Ekonomik ve sosyal çıkarlarımızın savunulmasında, temel insan hak ve özgürlüklerimizin tanınmasında, kültür ve dini mirasımızın, vakıf taşınmazlarımızın geri verilmesinde ağır sözünü söylemeye devam etti.

Bu vesileyle olmak üzere, rezidans resepsiyonuna Sofya Türkleri arasından ancak kimliğik ve geleneklerimize sımsıkı bağlı olan, Prof. Dr.

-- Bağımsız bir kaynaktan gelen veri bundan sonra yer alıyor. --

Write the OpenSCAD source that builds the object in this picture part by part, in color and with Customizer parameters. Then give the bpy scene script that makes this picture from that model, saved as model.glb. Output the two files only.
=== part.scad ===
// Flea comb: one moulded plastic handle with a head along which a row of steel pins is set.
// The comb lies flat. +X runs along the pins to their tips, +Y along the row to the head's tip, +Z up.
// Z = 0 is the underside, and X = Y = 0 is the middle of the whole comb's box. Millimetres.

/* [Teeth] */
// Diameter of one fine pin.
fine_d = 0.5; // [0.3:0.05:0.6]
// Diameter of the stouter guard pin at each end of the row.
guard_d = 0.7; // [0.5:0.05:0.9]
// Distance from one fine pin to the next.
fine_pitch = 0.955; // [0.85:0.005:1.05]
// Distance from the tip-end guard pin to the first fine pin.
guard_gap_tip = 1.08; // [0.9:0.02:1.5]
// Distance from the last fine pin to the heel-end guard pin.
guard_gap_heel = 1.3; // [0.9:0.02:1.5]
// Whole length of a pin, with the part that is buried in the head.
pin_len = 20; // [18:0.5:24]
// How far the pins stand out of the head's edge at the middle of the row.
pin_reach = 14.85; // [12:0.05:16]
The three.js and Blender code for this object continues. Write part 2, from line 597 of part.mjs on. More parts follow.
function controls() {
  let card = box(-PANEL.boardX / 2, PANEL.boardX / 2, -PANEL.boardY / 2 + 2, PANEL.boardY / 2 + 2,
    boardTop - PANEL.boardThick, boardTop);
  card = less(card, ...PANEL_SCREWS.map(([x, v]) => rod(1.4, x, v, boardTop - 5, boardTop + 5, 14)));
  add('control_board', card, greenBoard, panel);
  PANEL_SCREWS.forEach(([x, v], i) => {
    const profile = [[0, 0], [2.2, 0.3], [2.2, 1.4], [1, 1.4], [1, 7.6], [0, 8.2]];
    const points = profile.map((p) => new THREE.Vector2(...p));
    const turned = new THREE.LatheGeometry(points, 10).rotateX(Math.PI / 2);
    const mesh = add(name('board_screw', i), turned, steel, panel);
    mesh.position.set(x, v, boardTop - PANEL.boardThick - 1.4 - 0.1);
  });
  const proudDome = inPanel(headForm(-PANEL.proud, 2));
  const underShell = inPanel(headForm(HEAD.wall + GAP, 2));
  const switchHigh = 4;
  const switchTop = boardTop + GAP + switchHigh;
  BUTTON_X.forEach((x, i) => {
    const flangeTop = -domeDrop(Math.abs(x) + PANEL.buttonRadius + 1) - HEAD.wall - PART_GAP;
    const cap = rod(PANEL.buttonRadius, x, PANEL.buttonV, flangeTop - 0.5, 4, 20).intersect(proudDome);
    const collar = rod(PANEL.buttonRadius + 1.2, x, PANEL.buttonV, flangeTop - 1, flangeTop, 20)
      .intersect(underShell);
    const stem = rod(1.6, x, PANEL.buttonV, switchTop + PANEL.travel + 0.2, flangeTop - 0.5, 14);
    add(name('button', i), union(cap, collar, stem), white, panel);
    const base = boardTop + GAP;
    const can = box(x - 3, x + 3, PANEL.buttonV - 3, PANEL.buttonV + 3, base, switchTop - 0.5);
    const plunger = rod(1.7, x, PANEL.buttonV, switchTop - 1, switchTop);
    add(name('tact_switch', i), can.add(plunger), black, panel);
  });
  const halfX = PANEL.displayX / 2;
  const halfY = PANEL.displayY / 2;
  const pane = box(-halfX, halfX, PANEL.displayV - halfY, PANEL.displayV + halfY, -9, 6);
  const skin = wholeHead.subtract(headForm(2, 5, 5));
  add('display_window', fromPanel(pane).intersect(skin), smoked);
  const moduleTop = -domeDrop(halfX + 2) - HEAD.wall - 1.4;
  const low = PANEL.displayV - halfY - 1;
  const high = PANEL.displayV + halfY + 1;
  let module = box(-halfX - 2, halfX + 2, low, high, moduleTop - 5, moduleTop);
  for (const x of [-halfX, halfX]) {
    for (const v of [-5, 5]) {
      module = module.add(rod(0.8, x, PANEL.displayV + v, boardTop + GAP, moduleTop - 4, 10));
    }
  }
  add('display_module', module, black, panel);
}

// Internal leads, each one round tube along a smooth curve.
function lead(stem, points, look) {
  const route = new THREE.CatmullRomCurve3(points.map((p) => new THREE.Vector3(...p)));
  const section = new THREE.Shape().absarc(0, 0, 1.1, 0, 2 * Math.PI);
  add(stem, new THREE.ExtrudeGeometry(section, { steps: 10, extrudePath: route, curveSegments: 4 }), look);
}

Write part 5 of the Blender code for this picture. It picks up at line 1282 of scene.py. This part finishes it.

Cingiz Hakov, Doçent Dr. İbrahim Yalamov,  Dr. İsmail Cambazov ve yazar İsmail Çauşev gibi seçkin aydınlar davet edildi.

Biz bu yeni yaklaşımla sağlanan ince ayarı, Bulgaristan’da Türklük ve Müslümanlığın öz ve biçim olarak, soydaşlarımızla yakın ve her yönlü bir kaynaşma içinde olmak üzere, şimdilik federasyon, dernek ve kulüp çalışmaları, hizmet merkezleri örgütleyerek dergi ve gazete yayınları, ana dilimizde özel radyo ve paket TV programlarıyla gerçekleştire bileceğimize inanıyoruz.

Yeni dönem çalışmalarımızda Türk ve Müslüman kimliğimizi manevi olarak güçlü kılan yönlere ağırlık vererek sürdürme kararlılığımızı algılamış bulunuyoruz.

HÖH ve OÖP gibi halkımızdan tamamen kopmuş, son 25 yılda yaşam tarzımızdan ve kültürümüzden bütünüyle uzaklaşmış bu iki partiden Türklük davası ve Müslüman yaşam tarzını yaşatma yolunda destek aramak tamamen yanlış olur.

Öz ve biçim değiştiren siyasi oluşumlar dışında, onlardan tamamen bağımsız, dernekler ve diğer sivil toplum örgütleri düzeyinde geniş açılımlı olup kitlelere inen ve onunla kaynaşan etkinlik yolları aramak zorundayız.

Bakan Davut oğlunun Bulgaristan’da yürütülecek çalışmalara verdiği yeni ince ayar budur.